Gemma Creagh divorces Noah Baumbach’s post Marriage Story offering.
A renowned master of Hitler studies, college professor Jack Gladney – played by a portly Adam Driver – is the king of his suburban castle. He adores his passive and forgetful wife Babette (Greta Gerwig), as well as his eclectic collection of strange, articulate children. Along with their friends and neighbours, the Gladneys worship at the altar of their local supermarket, a mecca of processed foods in brash, bold, colourful containers. However, this comfortable life is disrupted when a nearby chemical leak causes “The Airborne Toxic Event”, releasing a looming, dangerous black cloud that spreads across the region.
The Gladney family are forced to leave their home, staying at various camps and ultimately face their own mortality. When trying to fill up the family car with petrol mid-evacuation, Jack is exposed to the toxic gas, something that he’s informed afterwards – rather indistinctively – that will lead to his death… At some stage. Maybe. When it’s finally safe to return home post “event”, Jack finds that his comfortable life is permanently altered. He secretly carries around the burden of his impending doom, and his marriage becomes marred in suspicion – what are the pills Babette has been taking? Can he come to terms with his fear of death?

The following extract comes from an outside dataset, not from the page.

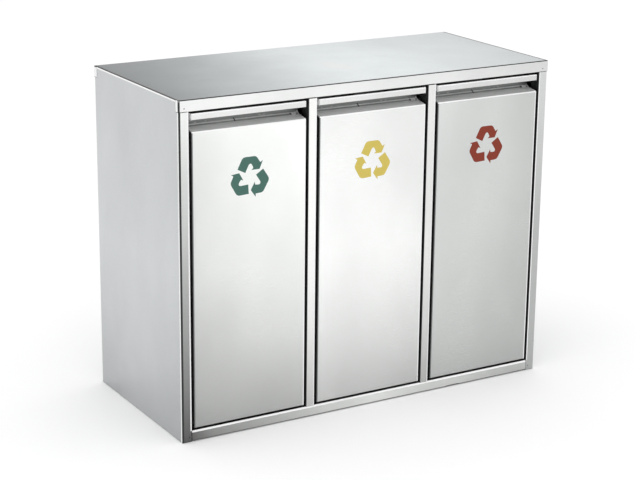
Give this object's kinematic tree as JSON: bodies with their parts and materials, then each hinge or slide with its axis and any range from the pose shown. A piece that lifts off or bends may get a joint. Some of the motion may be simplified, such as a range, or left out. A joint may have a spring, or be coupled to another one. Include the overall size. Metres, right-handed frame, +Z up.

It’s a classic issue of form over substance. While the world of White Noise is enjoyable, and the humour undeniably razor sharp, the plot is too meandering – especially for a film of this length. This, teamed with the fact that the pacing is slow, the characters are somewhat underdeveloped and the theme is too abstract to relate to the subject matter, all means the second half of this film becomes quite a slog. Writer/director Noah Baumbach, who penned the screenplay based on a book by Don Delillo, is no stranger to heightened, theatrical dialogue. However, his characters’ words in White Noise are so verbose and unnatural, they tend to stick in the actors’ mouths at times.
Many of this film’s gaps are plastered over by the emotional depths reached by Driver and Gerwig. The pair dig deep, and their easy affection and muted, long-form chemistry sell a relationship which is rather undercooked on the page. In many ways, this is a deeply timely story, about how disasters, quarantine and existential quandaries affect both the masses and the middle class family dynamic. There are even hints to a morally questionable German pharma industry, paired with a corporate obsession with consumerism and consumption.
The production design is a gleaming nod to that wholesome classic Americana aesthetic, bold block primary colours, that turn to sleazy heightened neon as the dynamic shifts to darker subject matter, but every scene is a visual treat.
Despite big ambitions, the problems with this film ultimately stem from the fact that the individual elements don’t quite gel. The story remains a visualised novel rather than a film – both in form and structure, yet there is still plenty to enjoy in White Noise’s rather random offerings, especially for die hard Baumbachaphiles.
White Noise is in cinemas from 9th December 2022.